| Task requirements |
Reproduce every line in the listing that contains the word "behind".

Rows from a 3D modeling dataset
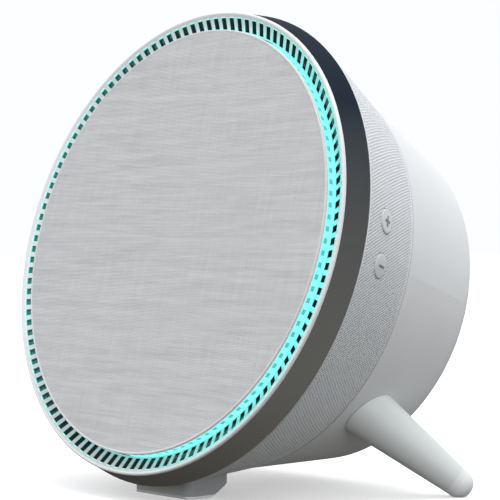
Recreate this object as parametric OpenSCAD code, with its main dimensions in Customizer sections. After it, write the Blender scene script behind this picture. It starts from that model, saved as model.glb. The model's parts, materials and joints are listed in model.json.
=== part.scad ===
// Round tilted smart speaker: fabric front, slotted light ring, tapered body on two legs and a front foot.
// Depths run backwards from the fabric front, along the body's own axis.

/* [Overall] */
// Radius of the fabric front
face_r = 110; // [92:1:132]
// Depth of the body, fabric front to back wall
body_depth = 137; // [114:1:165]
// Backward lean of the front, in degrees
lean = 15; // [11:1:18]
// Height of the body's lowest edge over the floor
floor_gap = 6.6; // [5.5:0.1:9]

/* [Slotted ring] */
// Width of the ring, fabric edge to lip
ring_w = 10; // [9:0.5:12]
// Inward slope of the ring, in degrees
ring_slope = 29; // [22:1:33]
// Depth of the lip behind the fabric front
lip_drop = 1; // [0.5:0.1:2]
// Rounding of the lip
lip_round = 1; // [0.6:0.1:1.2]
// Thickness of the slotted plate
ring_t = 2.6; // [2:0.1:3.2]
// Number of slots
slots = 120; // [90:1:132]
// Width of one slot
slot_w = 3.4; // [2.6:0.1:3.6]
// Plain rim outside the slots
rim_w = 3.1; // [3.1:0.1:5]
// Hoop that joins the inner ends of the fins
hoop_w = 0.8; // [0.6:0.1:1.2]
// Wall of the skirt behind the rim
skirt_t = 1.8; // [1.6:0.1:3]

/* [Shells] */
// Depth of the dark band's rear edge
band_depth = 15.5; // [14:0.5:18]
// Outward flare of the dark band
band_flare = 3; // [2:0.5:4]
// Depth of the seam between the side shell and the rear shell
seam_depth = 66; // [55:1:74]
// Taper of the side shell, on the radius
side_taper = 17.5; // [12:0.5:20]
// Taper of the rear shell, on the radius
rear_taper = 15.5; // [10:0.5:20]
// Rounding of the rear edge
rear_round = 13; // [8:1:18]
// Wall of the shells
wall = 2.6; // [2.2:0.1:3.4]
// Thickness of the perforated sleeve, taken out of the side shell's wall
sleeve_t = 1; // [0.8:0.1:1.2]
// Width of the shadow gaps between outer pieces
seam_gap = 0.5; // [0.3:0.1:0.8]

/* [Grille and light] */
// Thickness of the stretched fabric
fabric_t = 1; // [0.6:0.1:1.4]
// Thickness of the perforated plate behind it
plate_t = 2.4; // [1.8:0.1:3]
// Pitch of the perforation
hole_pitch = 13.5; // [12:0.5:18]
// Radius of one perforation
hole_r = 4.4; // [3:0.1:5]
// Radial thickness of the light guide
guide_t = 2; // [1.5:0.1:2.6]
// Number of light-emitting diodes
leds = 60; // [30:1:72]
// Thickness of the circuit boards
board_t = 1.6; // [1:0.1:2]
// Width of the ring-shaped light board
led_board_w = 10; // [8:0.5:12]

/* [Drivers] */
// Depth of the baffle's front face
baffle_depth = 19; // [18:0.5:22]
// Thickness of the baffle
baffle_t = 5; // [4:0.5:7]
// Radius of the tweeter's flange
tweeter_r = 24; // [20:1:28]
// Gap between the two drivers
driver_gap = 8; // [5:1:12]
// Radius of the woofer's magnet
magnet_r = 34; // [28:1:38]
// Thickness of the woofer's magnet
magnet_t = 16; // [12:1:20]
// Depth of the woofer's basket
basket_depth = 32; // [28:1:36]
// Radius of the voice coil's former
coil_r = 12.8; // [11:0.1:16]
// Cone excursion each way
cone_travel = 4; // [2:0.5:5]

/* [Buttons] */
// Radius of a button
button_r = 6; // [5:0.1:7.2]
// Gap around a button
button_gap = 0.35; // [0.25:0.05:0.5]
// Button travel
button_travel = 0.8; // [0.4:0.1:1.2]
// Depth of the buttons along the body
button_depth = 35; // [32:1:44]
// Clock angle of the pair's middle, from straight down towards +X
button_clock = 93.5; // [80:0.5:110]
// Distance between the two buttons
button_pitch = 21.8; // [18:0.1:26]

/* [Legs and foot] */
// Depth of the leg roots along the body
leg_depth = 92; // [82:1:97]
// Clock angle of a leg root, from straight down
leg_clock = 47.5; // [40:0.5:60]
// Outward splay, root to tip
leg_out = 28.9; // [18:0.1:38]
// Backward splay, root to tip
leg_aft = 33.1; // [22:0.1:42]
// Radius of a leg at its root
leg_root_r = 13.2; // [11:0.1:15.8]
// Radius of a leg at its tip
leg_tip_r = 7.2; // [6:0.1:8.4]
// Depth of the flat worn on a tip, where it stands
tip_flat = 0.5; // [0.3:0.1:0.8]
// Width of the front foot
foot_w = 44; // [36:1:50]
// Length of the front foot
foot_l = 28; // [26:1:34]
// Distance of the foot's front face ahead of the fabric's middle
foot_ahead = 5; // [2:1:9]
// Thickness of the front foot's pad
pad_t = 1.6; // [1.2:0.1:2.2]

/* [Hidden] */
$fn = 96;

fit = 0.2;    // gap between fixed pieces that nest
thread = 0.1; // gap around a screw's shank
cut = 1;      // overshoot of a cut

// Ring and lip
lip_r = face_r + ring_w;
lip_centre_r = lip_r - lip_round;
lip_centre = lip_drop + lip_round;
lip_back = lip_centre + 0.6;
skirt_out = lip_r - 1.2;
skirt_in = skirt_out - skirt_t;
hoop_in = face_r + fit;
slot_in = hoop_in + hoop_w;
slot_out = lip_r - rim_w;

// Outer skin
band_r = lip_r + band_flare;
seam_r = band_r - side_taper;
back_r = seam_r - rear_taper;
corner_depth = body_depth - rear_round;
side_slope = atan(side_taper / (seam_depth - band_depth));
rear_slope = atan(rear_taper / (corner_depth - seam_depth));
corner_r = back_r - rear_round / cos(rear_slope);
centre_h = floor_gap + band_r * cos(lean) + band_depth * sin(lean);
front_y = lip_centre * cos(lean) - lip_centre_r * sin(lean) - lip_round;
back_y = corner_depth * cos(lean) + corner_r * sin(lean) + rear_round;
y_shift = -(front_y + back_y) / 2;

// Grille and light
guide_r = face_r - fit;
plate_r = guide_r - guide_t - fit;
chip_size = 3;
chip_h = 0.9;
board_back = baffle_depth - 1.4;
chip_depth = board_back - board_t;
guide_back = chip_depth - chip_h - fit;
led_out = guide_r + 0.6;
led_in = led_out - led_board_w;
ridge_in = led_in + 1.5;
ridge_out = ridge_in + 4;
post_r = 2;
post_ring = led_in - post_r - 0.2;

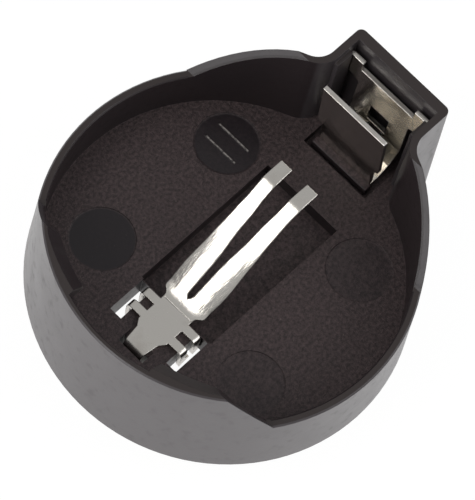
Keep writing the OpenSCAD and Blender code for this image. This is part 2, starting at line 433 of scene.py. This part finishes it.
def fingerTop(x, y):
    f = finger
    slope = (f["high"] - f["low"]) / (f["crest"] - f["root"])
    rise = ramp(x - f["root"], f["rootBend"]) - ramp(x - f["crest"], f["crestBend"])
    pressed = ramp(y - between(f["crease"], x), f["creaseBend"]) * between(f["press"], x)
    along = min(max((x - f["hollowFrom"]) / f["hollowLength"], 0), 1)
    hollow = f["hollow"] * math.sin(math.pi * along) * (y - f["middle"]) ** 2
    return f["low"] + slope * rise - pressed - hollow


def makeFingers():
    steps, strips = finger["steps"], finger["strips"]
    start = finger["start"] - finger["lap"]
    corners, faces = [], []
    for side in (-1, 1):
        first = len(corners)
        for i in range(steps + 1):
            x = start + (finger["end"] - start) * i / steps
            inner, outer = between(finger["inner"], x), between(finger["outer"], x)
            for j in range(strips + 1):
                y = inner + (outer - inner) * j / strips
                corners.append((x, side * y, fingerTop(x, y)))
        for i in range(steps):
            for j in range(strips):
                a = first + i * (strips + 1) + j
                face = (a, a + strips + 1, a + strips + 2, a + 1)
                faces.append(face if side > 0 else face[::-1])
    piece = built("fingers", fingerNickel, corners, faces)
    applied(piece, "SOLIDIFY", thickness=finger["sheet"] * mm, offset=-1.0)
    applied(piece, "BEVEL", width=finger["bevel"] * mm, segments=2, angle_limit=math.radians(50))
    smoothed(finger["smooth"])
    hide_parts("negative_contact")


cutAway(base, (finger["start"], 0, 0), (1, 0, 0))
makeFingers()


# the nose's two sharp outer corners
nose = {
    "end": 13.398,
    "half": 3.498,
    "top": 9.148,
    "round": 0.38,
    "reach": 1.0,
    "wall": 0.44,
    "draft": 1.8,
    "steps": 8,
    "smooth": 30,
}


def noseOutline(grow):
    end, half, turn = nose["end"], nose["half"], nose["round"]
    reach, wall = nose["reach"], nose["wall"]
    points = [(end - reach, half + grow)]
    for i in range(nose["steps"] + 1):
        a = math.radians(90 - 90 * i / nose["steps"])
        points.append((end - turn + (turn + grow) * math.cos(a),
                       half - turn + (turn + grow) * math.sin(a)))
    return points + [(end + grow, half - reach), (end - wall, half - reach),
                     (end - wall, half - wall), (end - reach, half - wall)]


def makeNoseCorner(name, side):
    spread = math.tan(math.radians(nose["draft"])) * nose["top"]
    corners = [(x, side * y, 0.0) for x, y in noseOutline(spread)]
    count = len(corners)
    corners += [(x, side * y, nose["top"]) for x, y in noseOutline(0.0)]
    faces = [tuple(range(count)), tuple(range(2 * count - 1, count - 1, -1))]
    faces += [(i, (i + 1) % count, count + (i + 1) % count, count + i) for i in range(count)]
    built(name, black, corners, faces)
    smoothed(nose["smooth"])


makeNoseCorner("nose_corner_left", 1)
makeNoseCorner("nose_corner_right", -1)


# the low sill in front of the front plate
sill = {
    "back": 10.0,
    "front": 9.44,
    "half": 2.15,
    "top": 1.84,
    "bottom": 1.2,
    "bevel": 0.09,
    "smooth": 40,
}


def makeSill():
    xs, half = (sill["front"], sill["back"]), sill["half"]
    corners = [(x, y, z) for x in xs for y in (-half, half) for z in (sill["bottom"], sill["top"])]
    faces = [(0, 1, 3, 2), (4, 6, 7, 5), (0, 4, 5, 1), (2, 3, 7, 6), (0, 2, 6, 4), (1, 5, 7, 3)]
    piece = built("floor_sill", black, corners, faces)
    applied(piece, "BEVEL", width=sill["bevel"] * mm, segments=3, angle_limit=math.radians(60))
    smoothed(sill["smooth"])


makeSill()


def toward(azimuth, elevation):
    a, e = math.radians(azimuth), math.radians(elevation)
    return Vector((math.cos(e) * math.cos(a), math.cos(e) * math.sin(a), math.sin(e)))


# the floor glows a little, and the camera sees most of it as plain white
stage = {"size": 2.4, "white": 0.90, "glow": 0.55, "plain": 0.93}


def whiteFloor():
    material = bpy.data.materials.new("white_floor")
    material.use_nodes = True
    nodes, links = material.node_tree.nodes, material.node_tree.links
    nodes.clear()
    matte = nodes.new("ShaderNodeBsdfDiffuse")
    matte.inputs["Color"].default_value = colour(stage["white"], stage["white"], stage["white"])
    glow = nodes.new("ShaderNodeEmission")
    glow.inputs["Strength"].default_value = stage["glow"]
    lit = nodes.new("ShaderNodeAddShader")
    links.new(matte.outputs[0], lit.inputs[0])
    links.new(glow.outputs[0], lit.inputs[1])
    seen = nodes.new("ShaderNodeLightPath")
    part = nodes.new("ShaderNodeMath")
    part.operation = "MULTIPLY"
    part.inputs[1].default_value = stage["plain"]
    links.new(seen.outputs["Is Camera Ray"], part.inputs[0])
    both = nodes.new("ShaderNodeMixShader")
    links.new(part.outputs[0], both.inputs[0])
    links.new(lit.outputs[0], both.inputs[1])
    links.new(nodes.new("ShaderNodeEmission").outputs[0], both.inputs[2])
    links.new(both.outputs[0], nodes.new("ShaderNodeOutputMaterial").inputs[0])
    return material


lowest = cadBounds[0][2]
bpy.ops.mesh.primitive_plane_add(size=stage["size"], location=(0, 0, lowest))
ground = bpy.context.object
ground.name = "ground"
ground.data.materials.append(whiteFloor())
print("floor made")

# direction in degrees, distance and side in metres, brightness as seen in a mirror, tint
lamps = {
    "key": (162, 47, 0.36, 0.17, 3.0, (1.0, 0.975, 0.945)),
    "side": (-60, 35, 0.45, 0.30, 1.6, (1.0, 0.99, 1.0)),
    "low": (176, 14, 0.40, 0.16, 3.0, (1.0, 1.0, 1.0)),
}
for name, (azimuth, elevation, distance, side, brightness, tint) in lamps.items():
    data = bpy.data.lights.new(name, "AREA")
    data.size = side
    data.energy = brightness * math.pi * side * side
    data.color = tint
    lamp = bpy.data.objects.new(name, data)
    lamp.location = toward(azimuth, elevation) * distance
    lamp.rotation_euler = toward(azimuth, elevation).to_track_quat("Z", "Y").to_euler()
    bpy.context.scene.collection.objects.link(lamp)

sky = {"reflected": 0.40, "seen": 1.0}
world = bpy.data.worlds.new("studio")
bpy.context.scene.world = world
world.use_nodes = True
tree = world.node_tree
background = tree.nodes["Background"]
background.inputs["Color"].default_value = colour(1.0, 1.0, 1.0)
seen = tree.nodes.new("ShaderNodeLightPath")
strength = tree.nodes.new("ShaderNodeMapRange")
strength.inputs["To Min"].default_value = sky["reflected"]
strength.inputs["To Max"].default_value = sky["seen"]
tree.links.new(seen.outputs["Is Camera Ray"], strength.inputs["Value"])
tree.links.new(strength.outputs[0], background.inputs["Strength"])
print("light made")

# aim and distance in millimetres
camera = {
    "azimuth": -151.0,
    "elevation": 65.745,
    "roll": 17.12,
    "aim": (1.512, 1.607, 1.747),
    "distance": 241.47,
    "lens": 308.16,
    "sensor": 36,
    "shift": (0.0329, -0.0333),
    "clip": (0.01, 10),
}
back = toward(camera["azimuth"], camera["elevation"])
right = Vector((0, 0, 1)).cross(back).normalized()
up = back.cross(right)
roll = math.radians(camera["roll"])
across = right * math.cos(roll) + up * math.sin(roll)
upward = up * math.cos(roll) - right * math.sin(roll)
data = bpy.data.cameras.new("camera")
data.sensor_width = camera["sensor"]
data.lens = camera["lens"]
data.shift_x, data.shift_y = camera["shift"]
data.clip_start, data.clip_end = camera["clip"]
view = bpy.data.objects.new("camera", data)
view.location = (Vector(camera["aim"]) + back * camera["distance"]) * mm
view.rotation_euler = Matrix((across, upward, back)).transposed().to_euler()
bpy.context.scene.collection.objects.link(view)
bpy.context.scene.camera = view
bpy.context.scene.view_settings.view_transform = "Standard"
print("camera made")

| Expected answer |
Recreate this object as parametric OpenSCAD code, with its main dimensions in Customizer sections. After it, write the Blender scene script behind this picture. It starts from that model, saved as model.glb. The model's parts, materials and joints are listed in model.json.
// Depth of the lip behind the fabric front
// Wall of the skirt behind the rim
// Thickness of the perforated plate behind it